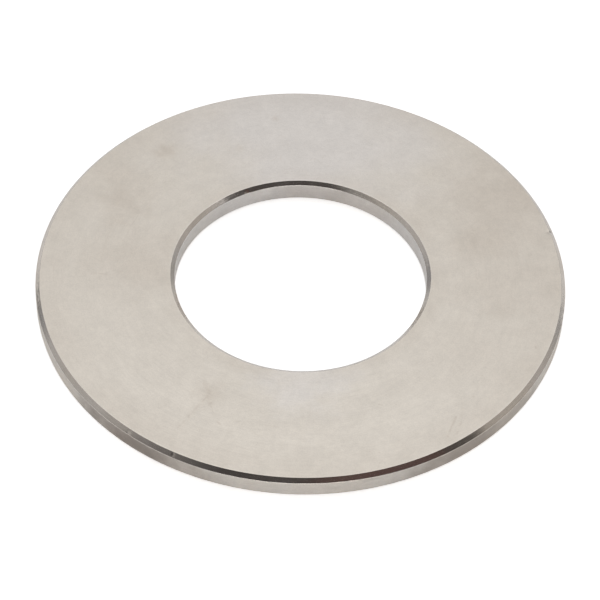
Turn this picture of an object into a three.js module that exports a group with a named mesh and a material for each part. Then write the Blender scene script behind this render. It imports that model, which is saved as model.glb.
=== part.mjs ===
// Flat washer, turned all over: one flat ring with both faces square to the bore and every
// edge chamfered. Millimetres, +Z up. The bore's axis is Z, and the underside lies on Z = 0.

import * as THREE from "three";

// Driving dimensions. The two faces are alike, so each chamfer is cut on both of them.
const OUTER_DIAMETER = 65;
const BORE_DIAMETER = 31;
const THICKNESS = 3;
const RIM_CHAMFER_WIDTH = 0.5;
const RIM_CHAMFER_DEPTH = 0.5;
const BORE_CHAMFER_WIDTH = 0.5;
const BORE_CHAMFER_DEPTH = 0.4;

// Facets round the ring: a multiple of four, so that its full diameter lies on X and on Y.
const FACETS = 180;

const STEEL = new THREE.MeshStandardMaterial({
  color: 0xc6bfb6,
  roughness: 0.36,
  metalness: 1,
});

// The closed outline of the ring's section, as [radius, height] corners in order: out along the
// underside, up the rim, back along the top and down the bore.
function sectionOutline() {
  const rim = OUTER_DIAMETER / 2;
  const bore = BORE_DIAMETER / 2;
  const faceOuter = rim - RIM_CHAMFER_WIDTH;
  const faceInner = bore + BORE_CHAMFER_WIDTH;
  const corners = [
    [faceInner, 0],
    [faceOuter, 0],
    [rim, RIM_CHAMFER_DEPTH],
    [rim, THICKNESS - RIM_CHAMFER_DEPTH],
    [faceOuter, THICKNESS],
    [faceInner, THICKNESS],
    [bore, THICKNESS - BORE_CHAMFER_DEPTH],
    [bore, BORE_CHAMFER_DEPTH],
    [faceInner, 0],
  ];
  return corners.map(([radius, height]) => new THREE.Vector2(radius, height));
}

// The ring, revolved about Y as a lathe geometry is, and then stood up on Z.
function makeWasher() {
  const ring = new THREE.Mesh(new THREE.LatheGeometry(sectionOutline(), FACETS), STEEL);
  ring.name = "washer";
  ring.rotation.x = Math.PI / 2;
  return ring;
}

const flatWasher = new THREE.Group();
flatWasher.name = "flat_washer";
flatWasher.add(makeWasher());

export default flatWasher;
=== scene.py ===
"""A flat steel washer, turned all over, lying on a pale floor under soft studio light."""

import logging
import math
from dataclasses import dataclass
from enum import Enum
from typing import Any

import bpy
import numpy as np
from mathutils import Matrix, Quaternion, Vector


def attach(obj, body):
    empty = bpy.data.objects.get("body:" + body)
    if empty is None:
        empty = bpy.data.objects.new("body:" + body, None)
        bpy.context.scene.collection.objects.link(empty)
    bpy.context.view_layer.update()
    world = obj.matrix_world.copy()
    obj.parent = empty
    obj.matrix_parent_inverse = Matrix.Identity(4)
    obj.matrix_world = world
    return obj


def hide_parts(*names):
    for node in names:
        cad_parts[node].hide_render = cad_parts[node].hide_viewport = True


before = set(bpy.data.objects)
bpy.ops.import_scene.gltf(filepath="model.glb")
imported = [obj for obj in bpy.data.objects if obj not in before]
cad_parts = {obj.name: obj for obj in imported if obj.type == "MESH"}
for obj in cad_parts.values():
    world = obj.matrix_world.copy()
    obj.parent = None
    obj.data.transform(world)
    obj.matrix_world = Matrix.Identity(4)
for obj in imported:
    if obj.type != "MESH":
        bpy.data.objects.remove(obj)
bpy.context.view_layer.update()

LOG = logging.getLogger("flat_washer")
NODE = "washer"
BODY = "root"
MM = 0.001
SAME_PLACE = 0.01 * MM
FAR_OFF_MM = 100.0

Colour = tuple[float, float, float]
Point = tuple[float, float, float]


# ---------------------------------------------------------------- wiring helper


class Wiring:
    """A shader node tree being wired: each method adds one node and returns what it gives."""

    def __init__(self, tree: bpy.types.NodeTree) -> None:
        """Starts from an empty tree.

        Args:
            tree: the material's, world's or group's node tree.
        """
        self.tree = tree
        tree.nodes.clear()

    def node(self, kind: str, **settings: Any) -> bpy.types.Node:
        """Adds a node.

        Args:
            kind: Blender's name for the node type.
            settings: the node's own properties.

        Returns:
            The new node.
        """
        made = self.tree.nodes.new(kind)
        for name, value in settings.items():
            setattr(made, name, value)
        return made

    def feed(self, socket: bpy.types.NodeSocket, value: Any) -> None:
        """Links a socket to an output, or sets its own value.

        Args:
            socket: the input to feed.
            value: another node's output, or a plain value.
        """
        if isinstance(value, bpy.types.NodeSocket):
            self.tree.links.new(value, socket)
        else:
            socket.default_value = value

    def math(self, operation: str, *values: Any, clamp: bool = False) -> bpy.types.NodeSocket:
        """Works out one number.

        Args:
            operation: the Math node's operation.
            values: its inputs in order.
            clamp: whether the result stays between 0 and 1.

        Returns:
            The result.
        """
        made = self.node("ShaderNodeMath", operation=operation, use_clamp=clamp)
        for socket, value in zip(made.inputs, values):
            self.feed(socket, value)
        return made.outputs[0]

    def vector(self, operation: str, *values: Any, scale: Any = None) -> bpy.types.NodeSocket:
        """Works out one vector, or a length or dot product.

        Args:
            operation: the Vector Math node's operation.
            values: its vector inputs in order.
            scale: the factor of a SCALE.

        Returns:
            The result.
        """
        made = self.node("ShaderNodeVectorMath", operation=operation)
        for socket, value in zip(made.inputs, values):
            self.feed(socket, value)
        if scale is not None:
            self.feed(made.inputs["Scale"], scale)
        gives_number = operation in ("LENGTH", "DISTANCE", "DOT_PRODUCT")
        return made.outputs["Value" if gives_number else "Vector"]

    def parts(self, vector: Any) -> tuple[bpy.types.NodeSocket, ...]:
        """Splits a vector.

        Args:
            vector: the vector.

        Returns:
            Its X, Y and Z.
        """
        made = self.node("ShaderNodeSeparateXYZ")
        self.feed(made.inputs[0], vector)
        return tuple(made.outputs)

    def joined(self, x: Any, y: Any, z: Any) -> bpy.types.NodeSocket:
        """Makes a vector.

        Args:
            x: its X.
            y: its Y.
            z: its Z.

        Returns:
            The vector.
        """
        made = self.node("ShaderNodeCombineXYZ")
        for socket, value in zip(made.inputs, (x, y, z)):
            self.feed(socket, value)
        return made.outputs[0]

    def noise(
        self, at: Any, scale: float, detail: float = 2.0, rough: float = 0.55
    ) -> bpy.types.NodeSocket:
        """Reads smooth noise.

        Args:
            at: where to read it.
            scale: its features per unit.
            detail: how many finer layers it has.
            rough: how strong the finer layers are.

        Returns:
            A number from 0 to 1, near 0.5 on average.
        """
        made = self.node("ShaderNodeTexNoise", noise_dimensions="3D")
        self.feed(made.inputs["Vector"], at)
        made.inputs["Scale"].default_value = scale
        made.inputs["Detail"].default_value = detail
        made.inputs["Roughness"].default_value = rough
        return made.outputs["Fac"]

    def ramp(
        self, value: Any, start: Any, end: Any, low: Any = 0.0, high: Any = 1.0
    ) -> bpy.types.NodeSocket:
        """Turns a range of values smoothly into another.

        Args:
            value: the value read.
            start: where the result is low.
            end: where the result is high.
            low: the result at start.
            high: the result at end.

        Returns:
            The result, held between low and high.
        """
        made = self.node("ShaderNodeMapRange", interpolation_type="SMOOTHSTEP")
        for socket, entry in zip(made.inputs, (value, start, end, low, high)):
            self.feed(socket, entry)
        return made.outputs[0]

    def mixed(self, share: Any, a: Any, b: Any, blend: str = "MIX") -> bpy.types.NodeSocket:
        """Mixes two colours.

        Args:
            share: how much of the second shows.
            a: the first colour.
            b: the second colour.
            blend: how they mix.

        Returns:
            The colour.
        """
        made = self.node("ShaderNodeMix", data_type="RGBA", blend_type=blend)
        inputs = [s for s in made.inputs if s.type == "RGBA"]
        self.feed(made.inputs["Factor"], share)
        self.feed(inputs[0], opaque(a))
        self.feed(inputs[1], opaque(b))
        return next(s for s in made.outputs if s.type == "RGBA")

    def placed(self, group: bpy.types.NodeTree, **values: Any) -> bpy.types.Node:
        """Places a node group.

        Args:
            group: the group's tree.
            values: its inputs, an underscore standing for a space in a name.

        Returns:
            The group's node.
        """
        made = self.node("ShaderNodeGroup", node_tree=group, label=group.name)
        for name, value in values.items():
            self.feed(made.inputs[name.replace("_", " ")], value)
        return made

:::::

Exactly and only the lines from the line with "stood up on Z." to the line with "if empty is", both included, are to be printed.

// The ring, revolved about Y as a lathe geometry is, and then stood up on Z.
function makeWasher() {
  const ring = new THREE.Mesh(new THREE.LatheGeometry(sectionOutline(), FACETS), STEEL);
  ring.name = "washer";
  ring.rotation.x = Math.PI / 2;
  return ring;
}

const flatWasher = new THREE.Group();
flatWasher.name = "flat_washer";
flatWasher.add(makeWasher());

export default flatWasher;
=== scene.py ===
"""A flat steel washer, turned all over, lying on a pale floor under soft studio light."""

import logging
import math
from dataclasses import dataclass
from enum import Enum
from typing import Any

import bpy
import numpy as np
from mathutils import Matrix, Quaternion, Vector


def attach(obj, body):
    empty = bpy.data.objects.get("body:" + body)
    if empty is None:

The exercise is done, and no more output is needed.